Writing those devastating scenes takes it out of us, leaves us breathless and exhausted. How do you begin to explain it to those that don’t write? It’s not real, but man it still hurts. Many writers reach for a crutch, something to steady them through the rough times.

Once we’ve been through the wringer, typed those slippery last two words ‘The End’ and have completely bled our last drop of creative juices into the book, what do we do? We do it again. Then again. Suckers for punishment, we come back for more.

The analytical part of me says this repeated self-emotional-mutilation can’t be a good thing.

I find that the book, especially near its ending, often distracts me from my daily life. It creeps into my mundane daily grind, whispering sweet words of seduction, luring me back to my laptop and sitting me down like a teacher determined to tutor its wayward pupil.

Any non-writer reading this probably thinks I’m a little loopy, most likely I am, but the writers will get it. We like to think we’re slaves to our muses but really thats a nice way of shifting responsibility sideways and not dealing with the source of these emotional roller coasters.

It’s not just while we’re writing either. On Twitter recently I asked how to create distance between myself and my work and the reply was, author’s rarely disengage. They were right. Nothing is safe from us, we’re watching everything, taking it in, words wrapping around the visual stimuli, squeezing out metaphors that translate moments to paper.

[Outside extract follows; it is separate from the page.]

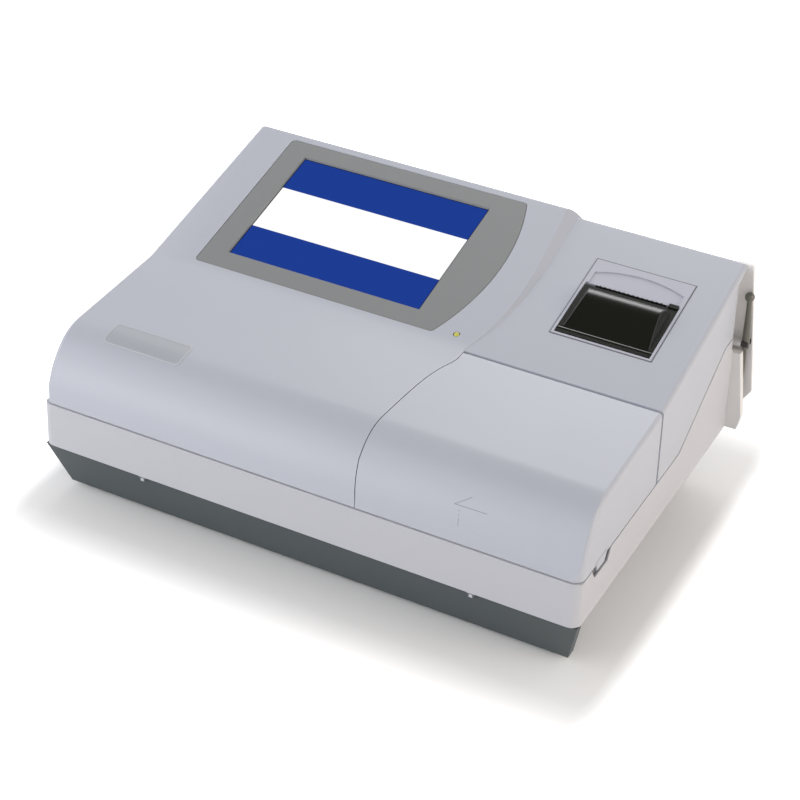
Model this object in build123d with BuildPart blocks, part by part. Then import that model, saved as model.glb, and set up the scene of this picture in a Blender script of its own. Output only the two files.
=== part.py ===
from build123d import *
import math
import os

os.makedirs("parts", exist_ok=True)

# Bench-top microplate reader.  Millimetres, +Z up, the operator stands on the -Y side.
# The origin is on the bench, under the middle of the whole instrument's outline.

# ------------------------------------------------------------------ driving dimensions
case_width = 460.0          # across both case halves at the front seam
case_depth = 330.0          # outside of the lower case, front to back
wall = 3.0                  # moulded wall of the case halves
foot_height = 4.0
pan_top = 47.3              # the dark pan ends and the pale lower case starts
seam_front = 86.5           # height of the seam of the case halves, front and sides
seam_rear = 133.5           # height of the same seam at the rear panel
seam_rise_start = 31.0      # where the seam leaves its front height, along Y
seam_rise_end = 127.0       # where it reaches its rear height
seam_step = 0.4             # the cover stands in from the lower case by this much
seam_gap = 0.6              # height of the shadow groove along the seam
side_draft = 0.0372         # the sides lean in by this much per mm of height
crease_y = -14.9            # line where the nose ends and the two slopes start
crease_z = 150.5
display_rear_z = 199.5      # top of the display slope at the rear
printer_rear_z = 193.6      # top of the printer slope at the rear
nose_toe = (-163.8, seam_front)
nose_knee = (-157.0, 116.0)
nose_brow = (-135.0, 141.3)
nose_knee_radius = 66.0
nose_brow_radius = 38.0
edge_radius = 3.5           # rounding of the cover's side edges
corner_radius = 9.0         # vertical corners of the lower case
door_gap = 0.6              # gap round the plate door
door_skin = 2.5
hinge_radius = 3.6          # outside radius of the door's rolled rear edge
hinge_pin_radius = 1.1
run_clearance = 0.06        # radial clearance of a running fit
seat_clearance = 0.02       # radial clearance of a pin pressed into its seat
deck_bottom = pan_top + wall
deck_thickness = 2.0
deck_top = deck_bottom + deck_thickness
plate_length = 127.76       # microplate footprint, by the SBS standard
plate_width = 85.48
plate_play = 0.42           # play round the plate in its nest, each side
carriage_x = 132.0          # centre line of the plate carriage
rail_radius = 4.0
rail_offset = 60.0          # from the carriage's centre line to each rail
rail_z = 66.0
beam_y = 19.0               # the light passes through the plate here
beam_z = 90.0
rear_y = case_depth / 2
half_width = case_width / 2
holder_reach = 245.4        # the stylus holder stands out to here at the right
display_slope = math.atan2(display_rear_z - crease_z, rear_y - crease_y)
printer_slope = math.atan2(printer_rear_z - crease_z, rear_y - crease_y)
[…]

It’s a little bit frightening when you sit and think too deeply about the world a writer lives in. We revisit the rabbit hole, deliberately throwing ourselves into the fantasy to summon the very best and worst parts of our souls and bare them for all in written form. On the outside looking in, one could almost pity the writer, but you know what, I know the secret. All authors know the secret.

We love it. Bring the hurt on. Throw the pain down in front of me and let me unravel it, pluck it apart and examine it in macro. Every day we jump back in, revelling in the challenges and analysing the fallout.

Yes, writing can be dangerous. All power is dangerous, and you know what they say about power. The trick is to not let it corrupt us but to conquer it, if we can do that, then we’re much more than writers, we’re heroes.